Now, I know that most of you aren't actually bookmakers. Except for Dennis, who's taking bets in his spare bedroom. (Oops, did I type that outloud?)
So...I realize that on occasion, I post things--like the hard-hyphens--that can be confusing. Or, unimportant to you. Therefore, I'm not sure that what follows--an accurate recitation of a phone call I had today--will really amuse or astound or boggle you. If not, Mea Culpa.
First, I have to preface this by saying that the person who called tried to Chat me, twice, using our website capability, and each time, when I responded, she'd start up a new chat. My original thoughts here weren't charitable, although it seems to be some glitch with Safari (big surprise).
PHONE RINGS.
ME: Howdy, I'm so-and-so, yadda, how can I help you?
VOICE: I'm so-and-so, and I do print book and ebook production. I have a client, who had a bunch of books in print. He also had them put into eBook format (curse you, Bookbaby), but now, he wants to use Createspace, and put them back into paperback format.
ME: Sure, we can do that, depending on the layouts needed.
VOICE: Oh, they're all pretty simple.
ME: Great! So...since you do this yourself, is it overflow, or...?
VOICE: Well, it's like this. Because they were in print before, they want to be sure that anyone who discusses the book, or references it, etc., can always be sure that the part they're looking for, will be on the same page, whether it's the original print book, or the new one.
ME:

What?
VOICE: So, to make that happen, they want the new pages to be exactly the same as the old ones. Same text, same lines, everything, the same, but, in a new file.
ME:

VOICE: "...and I thought that maybe, I'm just slow. I was trying to do this, but, you know, with uploading at Createspace, and doing the cover design--so that's all in there, too (n.b. uploading at CS for anyone who's done it before is MAYBE 20 minutes. Not more. For the whole book. It's not like you're doing that one page at a time. Cover design? Who knows.)--it's taking me, like, a half-hour per page. (So, 400 pages?
200 hours. Yupperdoodle, do the math.) I told the clent how long it was taking, and he's all upset, saying that it will cost him $12,000.00 each to do these books."
ME: That's because your client is deluded and suffering from hallucinations. That's completely and totally nuts. In all the years I've been doing this, I'm pretty sure that nobody, ever, has
ever requested this. For this very reason--because it's a major-league timesuck, for NO REASON AT ALL. Is this like, the Encyclopedia Britannica, with millions of people referring to it?"

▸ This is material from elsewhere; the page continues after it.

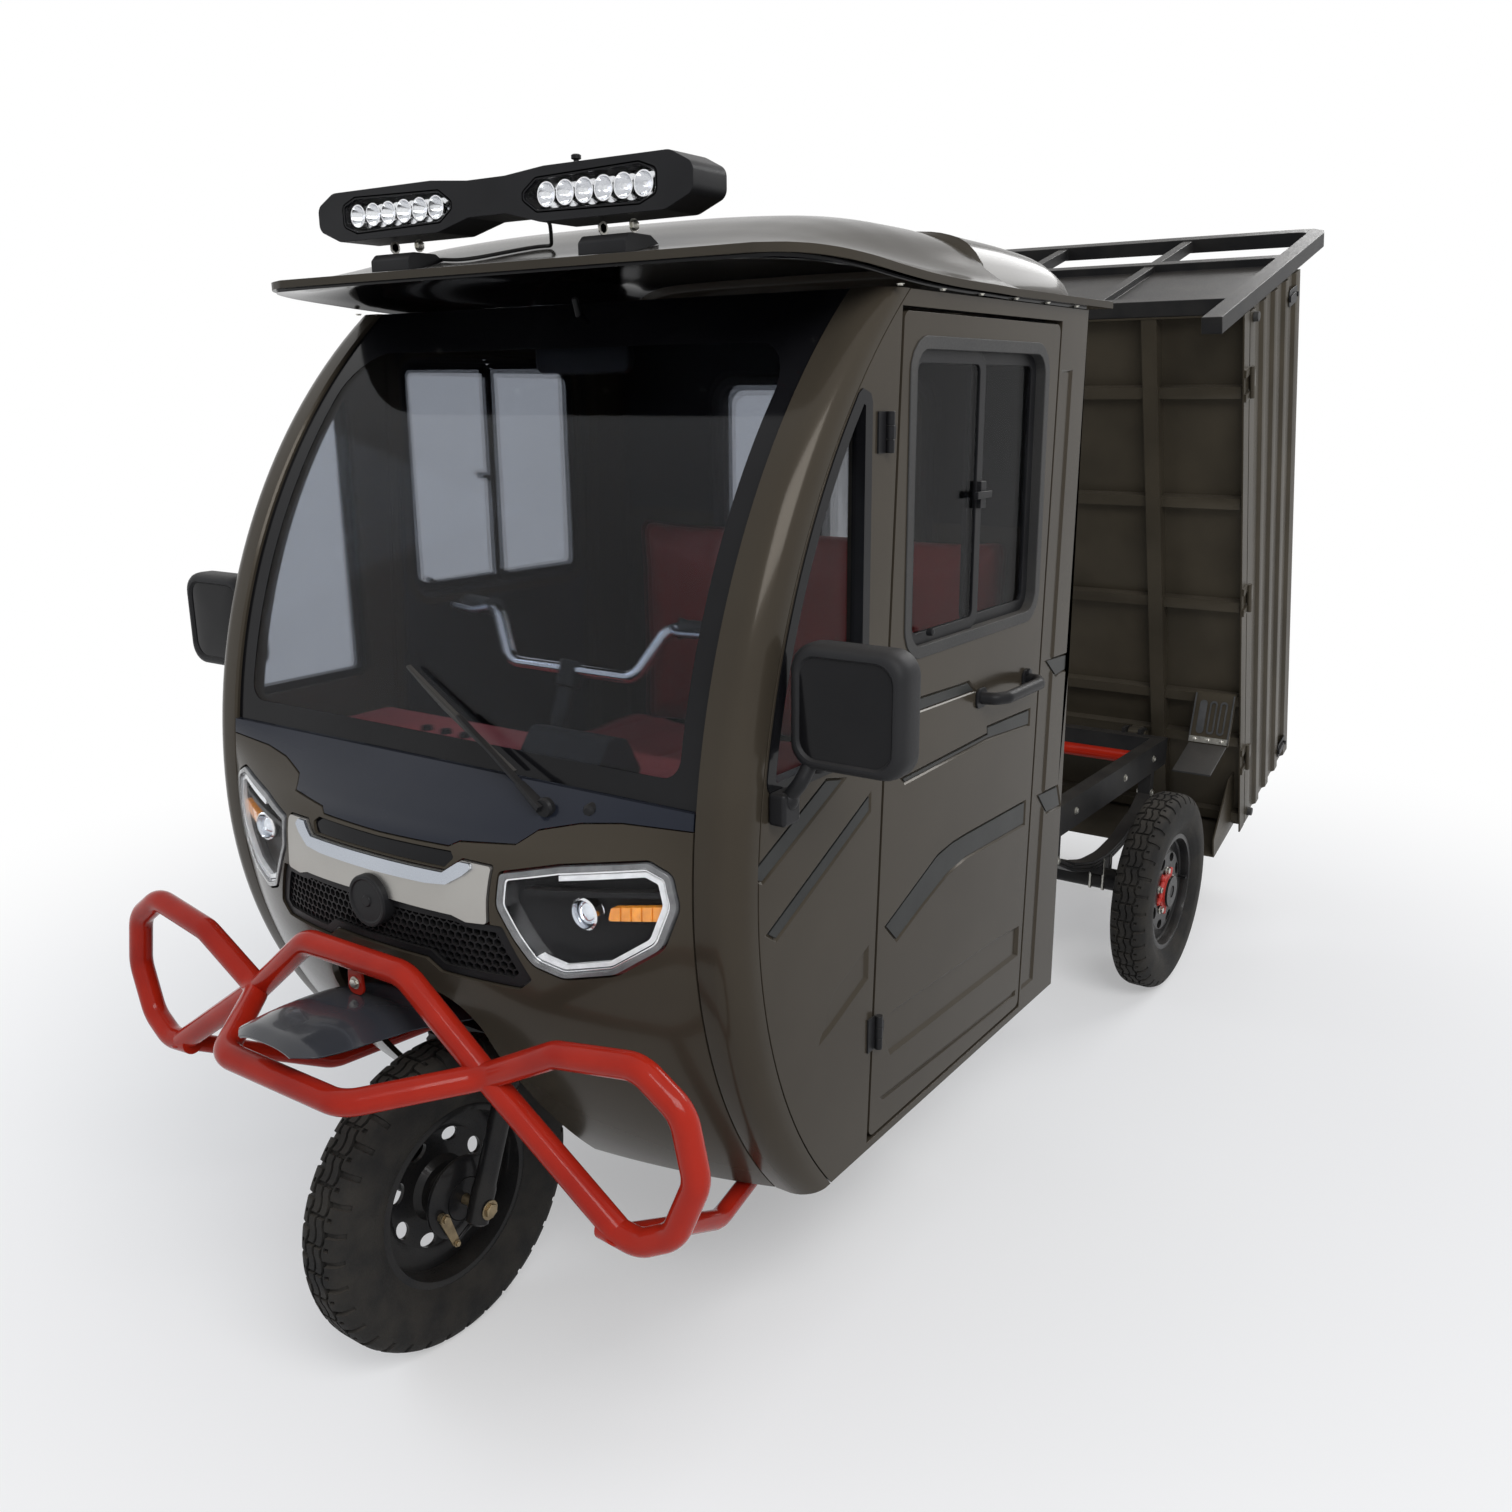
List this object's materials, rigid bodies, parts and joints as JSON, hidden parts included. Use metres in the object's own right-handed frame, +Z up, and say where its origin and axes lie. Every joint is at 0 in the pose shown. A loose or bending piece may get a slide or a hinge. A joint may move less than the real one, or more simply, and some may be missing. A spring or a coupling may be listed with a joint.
{
  "type": "electric cargo tricycle with closed cab and tipping bed",
  "caption": "Three-wheeled electric cargo vehicle with a closed cab, a steered front wheel and a drop-side bed tipped by a telescopic cylinder.",
  "frame": {"origin": "on the ground under the middle of the bounding box, on the vehicle's plane of symmetry", "axes": "-Y towards the front of the vehicle, +X to its left, +Z up"},
  "size_m": [1.564, 3.4641, 2.0222],
  "materials": {
    "cab_paint": "gloss metallic grey-brown",
    "bed_paint": "satin metallic grey-brown",
    "black_steel": "semi-gloss black",
    "red_paint": "gloss red",
    "black_plastic": "matte black",
    "battery_case": "matte black",
    "fender_plastic": "gloss black",
    "lamp_clear": "clear lens over a bright reflector",
    "lamp_red": "red lens",
    "satin_silver": "satin silver",
    "chrome": "polished",
    "glass": "tinted",
    "seat_cover": "soft sheen",
    "dash_cover": "soft sheen red",
    "tyre": "matte",
    "rubber": "matte"
  },
  "bodies": {
    "cab_and_frame": {"chassis_frame": "black_steel", "cross_tube": "red_paint", "battery_box": "battery_case", "rear_axle": "black_steel", "bumper": "red_paint", "front_fender": "fender_plastic", "side_panel_left": "cab_paint", "side_panel_right": "cab_paint", "quarter_glass_left": "glass", "quarter_glass_right": "glass", "rear_wall": "cab_paint", "rear_glass": "glass", "nose_panel": "cab_paint", "headlamp_left": "lamp_clear", "headlamp_right": "lamp_clear", "grille_trim": "satin_silver", "grille": "black_plastic", "windshield": "glass", "roof": "cab_paint", "light_bar": "black_plastic", "floor_pan": "black_steel", "seat_base": "black_steel", "seat_cushion": "seat_cover", "seat_back": "seat_cover", "dashboard": "dash_cover", "mirror_left": "black_plastic", "mirror_right": "black_plastic", "wiper": "black_plastic"},
    "steering": {"fork": "black_steel", "handlebar": "chrome"},
    "front_wheel": {"front_tyre": "tyre", "front_rim": "black_steel"},
    "rear_wheel_left": {"rear_tyre_left": "tyre", "rear_rim_left": "black_steel"},
    "rear_wheel_right": {"rear_tyre_right": "tyre", "rear_rim_right": "black_steel"},
    "left_door": {"door_left": "cab_paint", "door_glass_left": "glass", "door_handle_left": "black_plastic"},
    "right_door": {"door_right": "cab_paint", "door_glass_right": "glass", "door_handle_right": "black_plastic"},
    "bed": {"bed_floor": "bed_paint", "headboard": "black_steel", "mud_flap_left": "rubber", "mud_flap_right": "rubber", "tail_lamp_left": "lamp_red", "tail_lamp_right": "lamp_red"},
    "left_board": {"side_board_left": "bed_paint"},
    "right_board": {"side_board_right": "bed_paint"},
    "tail_board": {"tailgate": "bed_paint"},
    "cylinder_barrel": {"lift_barrel": "black_steel"},
    "cylinder_stage": {"lift_stage": "chrome"},
    "cylinder_rod": {"lift_rod": "chrome"}
  },
  "joints": [
    {"name": "steer", "type": "hinge", "parent": "cab_and_frame", "child": "steering", "pos_m": [0, -1.3882, 0.265], "axis": [0, 0.3746, 0.9272], "range_deg": [-40, 40]},
    {"name": "front_wheel_spin", "type": "hinge", "parent": "steering", "child": "front_wheel", "pos_m": [0, -1.4232, 0.265], "axis": [1, 0, 0], "continuous": true},
    {"name": "rear_wheel_left_spin", "type": "hinge", "parent": "cab_and_frame", "child": "rear_wheel_left", "pos_m": [0.545, 0.6448, 0.265], "axis": [1, 0, 0], "continuous": true},
    {"name": "rear_wheel_right_spin", "type": "hinge", "parent": "cab_and_frame", "child": "rear_wheel_right", "pos_m": [-0.545, 0.6448, 0.265], "axis": [1, 0, 0], "continuous": true},
    {"name": "door_left_hinge", "type": "hinge", "parent": "cab_and_frame", "child": "left_door", "pos_m": [0.593, -0.9852, 1], "axis": [0, 0, -1], "range_deg": [0, 75]},
    {"name": "door_right_hinge", "type": "hinge", "parent": "cab_and_frame", "child": "right_door", "pos_m": [-0.593, -0.9852, 1], "axis": [0, 0, 1], "range_deg": [0, 75]},
    {"name": "bed_tip", "type": "hinge", "parent": "cab_and_frame", "child": "bed", "pos_m": [0, 1.1248, 0.56], "axis": [-1, 0, 0], "range_deg": [-74, 0]},
    {"name": "cylinder_tilt", "type": "hinge", "parent": "cab_and_frame", "child": "cylinder_barrel", "pos_m": [0, -0.0552, 0.42], "axis": [1, 0, 0], "range_deg": [-20.55, 0]},
    {"name": "stage_slide", "type": "slide", "parent": "cylinder_barrel", "child": "cylinder_stage", "axis": [0, 0.8384, 0.5451], "range_m": [-0.2912, 0]},
    {"name": "rod_slide", "type": "slide", "parent": "cylinder_stage", "child": "cylinder_rod", "axis": [0, 0.8384, 0.5451], "range_m": [-0.2912, 0]},
    {"name": "left_board_drop", "type": "hinge", "parent": "bed", "child": "left_board", "pos_m": [0.608, 1.0703, 0.96049], "axis": [0, -0.2756, 0.9613], "range_deg": [-180, 0]},
    {"name": "right_board_drop", "type": "hinge", "parent": "bed", "child": "right_board", "pos_m": [-0.608, 1.0703, 0.96049], "axis": [0, 0.2756, -0.9613], "range_deg": [-180, 0]},
    {"name": "tailgate_drop", "type": "hinge", "parent": "bed", "child": "tail_board", "pos_m": [0, 1.26545, 0.27992], "axis": [1, 0, 0], "range_deg": [-90, 0]}
  ],
  "couplings": [
    {"joint": "cylinder_tilt", "follows": "bed_tip", "ratio": 0.27708},
    {"joint": "stage_slide", "follows": "bed_tip", "m_per_rad": 0.22505},
    {"joint": "rod_slide", "follows": "bed_tip", "m_per_rad": 0.22505}
  ]
}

VOICE: Well, no, it's kind of a niche publication.
ME: Well, you're not slow. Your client is nuts. You tell him, if he wants to pay out $12K, for one book, sure,
I'm happy to take a shot at it. (Hey, I'm nuts, but for 40 books like that? Each? Hell, yes, I'd take those on for that type of dough. Even though I think it would be more like $9K/book.
A trifle!)
THIS: this very sort of crackpot thing
is the kind of shite you deal with all day long, nowadays, in self-publishing. It's not the other bookmaker's fault--this is the type of garbage you have to sort out. All day long. I have a client that's been having "issues" with Bowker, for TWO WEEKS. Today? Today, he told me that "they'd been sorting out a password, and so far, no luck." Hunh? You create a bloody account, which takes ONE MINUTE. You log in, you buy your ISBNs. Even if you're slow, it takes maybe 30 minutes, tops.
Nope, TWO WEEKS. I still have no idea what he's doing. Same guy emailed me today, asking me--for the THIRD TIME--what his page count is, because he has to give that to the cover designer. He has the PDF, mind you, for his interior. It's
done.
I gotta wonder what Mr. Same Page Numbers thinks happens with all the hundreds of thousands of non-fiction books that have 2nd editions? Thirds? Fifths? I mean, what next? He's going to ask that the Gutenberg be produced, exactly as it was, so that nobody gets lost discussing it?
Ya gotta wonder. I truly don't know if the field simply attracts oddballs, or whackos, or what. Or if it's simply that the advent of the Internet has exposed all of us to people we never--never--would have encountered, in our normal day-to-day lives. But now? Sure. Now, they don't just exist, they thrust themselves into our reality.